*Task goal:* Repeat exactly, and only, the lines below starting at the line that contains "for name, piece" and ending at the line that contains "imported = [obj", inclusive of both.

*Available data:*
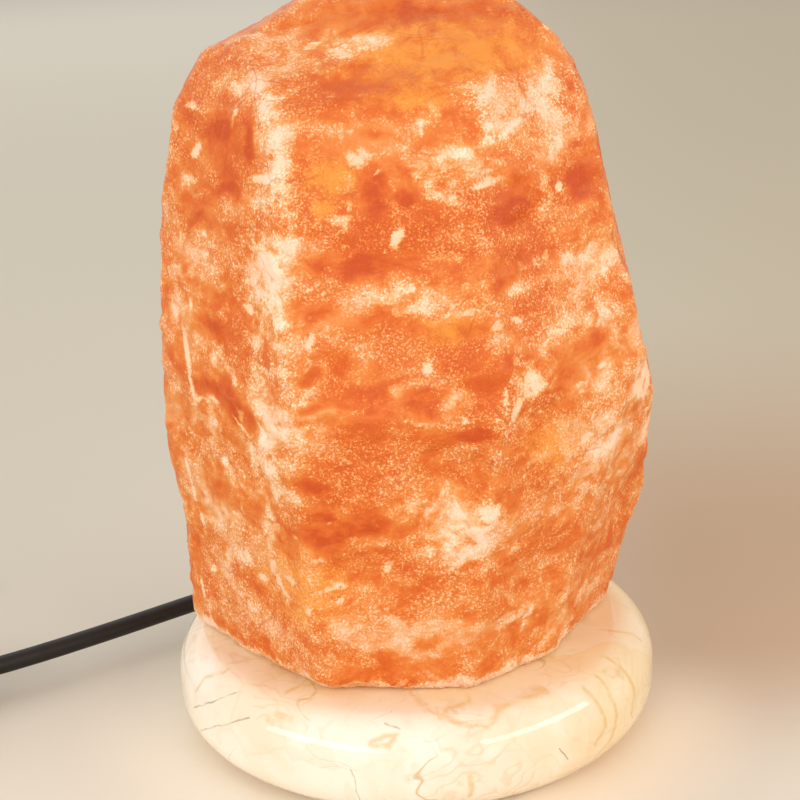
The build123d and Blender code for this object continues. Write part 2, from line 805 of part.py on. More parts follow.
with BuildPart() as cord_coil:
    with BuildLine() as coil_path:
        going = along_switch
        outward = -coil_radius
        Line(in_coil(outward, 0) - going * cord_diameter, in_coil(outward, 0))
        # in along the floor, each half turn half a step tighter
        for turn in range(coil_half_turns):
            side = -1 if turn % 2 else 1
            radius = coil_radius - turn * coil_step / 2
            reach = outward + side * 2 * radius
            TangentArc(in_coil(outward, 0), in_coil(reach, 0), tangent=going)
            outward = reach
            going = -going
        # the half turn where the spiral reverses climbs a layer in two quarter turns
        tightest = coil_radius - coil_half_turns * coil_step / 2
        radius = tightest
        reach = outward - 2 * radius
        sideways = sqrt(radius**2 + coil_step**2 / 4)
        halfway = in_coil((outward + reach) / 2, coil_step / 2) + going * sideways
        climb = TangentArc(in_coil(outward, 0), halfway, tangent=going)
        TangentArc(halfway, in_coil(reach, coil_step), tangent=climb % 1)
        outward = reach
        going = -going
        # out again on top, each half turn half a step wider
        for turn in range(coil_half_turns):
            side = -1 if turn % 2 else 1
            radius = radius + coil_step / 2
            reach = outward + side * 2 * radius
            TangentArc(in_coil(outward, coil_step), in_coil(reach, coil_step), tangent=going)
            outward = reach
            going = -going
        Line(in_coil(outward, coil_step), in_coil(outward, coil_step) + going * cord_diameter)
    coil_line = coil_path.wire()
    with BuildSketch(Plane(origin=coil_line @ 0, z_dir=coil_line % 0)):
        Circle(cord_diameter / 2)
    sweep()
coil_end = coil_line @ 1
leave_coil = going
coil_volume = pi * cord_diameter**2 / 4 * coil_line.length
print(f"cord_coil: length {coil_line.length:.1f}, least radius {tightest:.1f},")
print(f"  volume {cord_coil.part.volume:.1f} against section times length {coil_volume:.1f}")


def least_gap(line, step, apart):
    """The least space between turns of one tube, measured on points along its line."""
    count = int(line.length / step)
    points = [line @ (i / count) for i in range(count + 1)]
    skip = int(apart / step)
    least = line.length
    for i in range(0, count + 1, 3):
        for j in range(i + skip, count + 1):
            least = min(least, (points[j] - points[i]).length)
    return least - cord_diameter


print(f"  least gap to itself {least_gap(coil_line, 2.0, 30.0):.2f}")

switch_lead_route = [
    switch_exit,
    switch_exit + along_switch * coil_approach_straight,
    coil_start - along_switch * (cord_diameter + coil_approach_straight),
    coil_start - along_switch * cord_diameter,
]
switch_lead = tube_along("switch_lead", switch_lead_route, cord_diameter)

# the band round the turns, on the side away from the flex's two ends
tie_inner = coil_radius - coil_half_turns * coil_step / 2 - cord_diameter / 2
tie_outer = coil_radius + coil_step + cord_diameter / 2
tie_plane = Plane(
    origin=Vector(coil_middle.X, coil_middle.Y, 0) + along_switch * (tie_width / 2),
    x_dir=to_coil_middle,
    z_dir=-along_switch,
)
with BuildPart() as coil_tie:
    band_height = 2 * tie_thickness + coil_step + cord_diameter + tie_slack
    band_from = tie_inner - coil_step
    band_to = tie_outer + tie_slack + tie_thickness
    with BuildSketch(tie_plane):
        with Locations(((band_from + band_to) / 2, band_height / 2)):
            RectangleRounded(band_to - band_from, band_height, tie_corner_radius)
            RectangleRounded(
                band_to - band_from - 2 * tie_thickness,
                band_height - 2 * tie_thickness,
                tie_corner_radius - tie_thickness,
                mode=Mode.SUBTRACT,
            )
    extrude(amount=tie_width)

# ---------------------------------------------------------------- plug
plug_axis = plug_thickness / 2
plug_face = coil_end + leave_coil * plug_reach
plug_back = Vector(plug_face.X, plug_face.Y, plug_axis)
plug_lead_route = [
    coil_end,
    coil_end + leave_coil * plug_lead_straight,
    plug_back - leave_coil * (relief_length + plug_lead_run_in),
    plug_back,
]
plug_lead = tube_along("plug_lead", plug_lead_route, cord_diameter)


def plug_cross(distance):
    """The upright plane across the plug, this far along from its back."""
    across = leave_coil.cross(Vector(0, 0, 1))
    return Plane(origin=plug_back + leave_coil * distance, x_dir=across, z_dir=leave_coil)


with BuildPart() as plug_relief:
    with BuildSketch(plug_cross(-relief_length)):
        Circle(relief_tip_diameter / 2)
    with BuildSketch(plug_cross(0)):
        Circle(relief_diameter / 2)
    loft()
    with BuildSketch(plug_cross(-relief_length)):
        Circle(cord_diameter / 2 + flex_clearance)
    extrude(amount=relief_length, mode=Mode.SUBTRACT)

plug_level = Plane(origin=Vector(plug_back.X, plug_back.Y, 0), x_dir=leave_coil, z_dir=(0, 0, 1))
with BuildPart() as plug_body:
    with BuildSketch(plug_level):
        with BuildLine():
            Polyline(
                (0, plug_back_width / 2),
                (plug_back_length, plug_width / 2),
                (plug_length, plug_width / 2),
                (plug_length, -plug_width / 2),
                (plug_back_length, -plug_width / 2),
                (0, -plug_back_width / 2),
                close=True,
            )
        make_face()
    extrude(amount=plug_thickness)
    fillet(plug_body.edges().filter_by(Axis.Z), plug_edge_radius)
    fillet(plug_body.edges().group_by(Axis.Z)[-1], plug_edge_radius / 2)
    fillet(plug_body.edges().group_by(Axis.Z)[0], plug_edge_radius / 2)
    with BuildSketch(plug_cross(plug_length)):
        with GridLocations(plug_pin_spacing, 1, 2, 1):
            Circle(plug_pin_root_diameter / 2 + thread_clearance)
    extrude(amount=-plug_pin_root, mode=Mode.SUBTRACT)

with BuildPart() as plug_pins:
    with BuildSketch(plug_cross(plug_length)):
        with GridLocations(plug_pin_spacing, 1, 2, 1):
            Circle(plug_pin_diameter / 2)
    extrude(amount=plug_pin_length)
    pin_tips = plug_pins.edges().filter_by(GeomType.CIRCLE).sort_by(Axis(plug_back, leave_coil))[-2:]
    fillet(pin_tips, plug_pin_tip_radius)
    with BuildSketch(plug_cross(plug_length - plug_pin_root)):
        with GridLocations(plug_pin_spacing, 1, 2, 1):
            Circle(plug_pin_root_diameter / 2)
    extrude(amount=plug_pin_root)

# ---------------------------------------------------------------- write the parts
sub_parts = {
    "salt_crystal": salt_crystal,
    "marble_base": marble_base,
    "felt_disc": felt_disc,
    "cord_bushing": cord_bushing,
    "cord_inner": cord_inner,
    "cord_clamp": cord_clamp,
    "clamp_screws": clamp_screws,
    "live_wire": wires["live_wire"],
    "neutral_wire": wires["neutral_wire"],
    "holder_nipple": holder_nipple,
    "nipple_nut": nipple_nut,
    "nipple_washer": nipple_washer,
    "holder_cap": holder_cap,
    "holder_shell": holder_shell,
    "contact_carrier": contact_carrier,
    "terminal_screws": terminal_screws,
    "screw_shell": screw_shell,
    "centre_contact": centre_contact,
    "bulb_tip": bulb_tip,
    "bulb_insulator": bulb_insulator,
    "bulb_cap": bulb_cap,
    "bulb_glass": bulb_glass,
    "bulb_stem": bulb_stem,
    "bulb_leads": bulb_leads,
    "bulb_filament": bulb_filament,
    "cord_lead": cord_lead,
    "switch_lower": switch_lower,
    "switch_upper": switch_upper,
    "switch_rocker": switch_rocker,
    "switch_pin": switch_pin,
    "switch_screws": switch_screws,
    "switch_lead": switch_lead,
    "cord_coil": cord_coil,
    "coil_tie": coil_tie,
    "plug_lead": plug_lead,
    "plug_relief": plug_relief,
    "plug_body": plug_body,
    "plug_pins": plug_pins,
}
os.makedirs("parts", exist_ok=True)
for name, piece in sub_parts.items():
    piece.part.label = name
    export_step(piece.part, f"parts/{name}.step")
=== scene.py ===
import json
from math import cos, pi, radians, sin, tan

import bmesh
import bpy
import numpy as np
from mathutils import Matrix, Vector, noise


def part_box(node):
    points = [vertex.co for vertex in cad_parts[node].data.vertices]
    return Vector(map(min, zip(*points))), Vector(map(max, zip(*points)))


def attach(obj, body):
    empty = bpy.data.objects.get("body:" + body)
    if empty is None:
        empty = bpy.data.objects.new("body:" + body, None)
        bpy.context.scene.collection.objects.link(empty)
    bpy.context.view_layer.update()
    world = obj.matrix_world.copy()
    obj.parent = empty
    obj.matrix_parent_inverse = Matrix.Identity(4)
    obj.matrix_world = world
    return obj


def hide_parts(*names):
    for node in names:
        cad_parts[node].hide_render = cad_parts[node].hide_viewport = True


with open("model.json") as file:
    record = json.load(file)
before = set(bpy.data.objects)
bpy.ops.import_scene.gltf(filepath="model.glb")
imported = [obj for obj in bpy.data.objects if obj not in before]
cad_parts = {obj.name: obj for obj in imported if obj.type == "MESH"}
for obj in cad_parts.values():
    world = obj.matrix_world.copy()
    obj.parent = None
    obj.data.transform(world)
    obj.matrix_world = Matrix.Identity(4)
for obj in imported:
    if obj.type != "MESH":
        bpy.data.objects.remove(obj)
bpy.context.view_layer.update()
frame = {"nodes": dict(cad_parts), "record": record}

# Looks of the salt crystal lamp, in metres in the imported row's frame:
# +Z up, origin on the floor under the foot, front towards -Y.

MM = 0.001
SAME_PLACE = 0.01 * MM  # vertices closer than this are one
nodes = frame["nodes"]
bpy.ops.object.select_all(action="DESELECT")


# ------------------------------------------------------------------ node helpers
def linear(code):
    """A linear colour from an sRGB hex code."""
    channels = [int(code[i:i + 2], 16) / 255 for i in (1, 3, 5)]
    return [c / 12.92 if c <= 0.04045 else ((c + 0.055) / 1.055) ** 2.4 for c in channels] + [1.0]


def add(tree, kind, settings=None, links=None):
    """Adds one shader node with its settings and the links that come into it."""
    node = tree.nodes.new("ShaderNode" + kind)
    for key, value in (settings or {}).items():
        if isinstance(key, str) and hasattr(node, key):
            setattr(node, key, value)
        else:
            node.inputs[key].default_value = value
    for socket, output in (links or {}).items():
        tree.links.new(output, node.inputs[socket])
    return node


def blended(tree, factor, a, b):
    """Colour a turned into colour b by the factor; either may be a hex code."""
    settings = {"data_type": "RGBA", "clamp_factor": True}
    links = {}
    for index, value in ((0, factor), (6, a), (7, b)):
        if isinstance(value, str):
            settings[index] = linear(value)
        elif isinstance(value, (int, float)):
            settings[index] = value
        else:
            links[index] = value
    return add(tree, "Mix", settings, links).outputs[2]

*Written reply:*
for name, piece in sub_parts.items():
    piece.part.label = name
    export_step(piece.part, f"parts/{name}.step")
=== scene.py ===
import json
from math import cos, pi, radians, sin, tan

import bmesh
import bpy
import numpy as np
from mathutils import Matrix, Vector, noise


def part_box(node):
    points = [vertex.co for vertex in cad_parts[node].data.vertices]
    return Vector(map(min, zip(*points))), Vector(map(max, zip(*points)))


def attach(obj, body):
    empty = bpy.data.objects.get("body:" + body)
    if empty is None:
        empty = bpy.data.objects.new("body:" + body, None)
        bpy.context.scene.collection.objects.link(empty)
    bpy.context.view_layer.update()
    world = obj.matrix_world.copy()
    obj.parent = empty
    obj.matrix_parent_inverse = Matrix.Identity(4)
    obj.matrix_world = world
    return obj


def hide_parts(*names):
    for node in names:
        cad_parts[node].hide_render = cad_parts[node].hide_viewport = True


with open("model.json") as file:
    record = json.load(file)
before = set(bpy.data.objects)
bpy.ops.import_scene.gltf(filepath="model.glb")
imported = [obj for obj in bpy.data.objects if obj not in before]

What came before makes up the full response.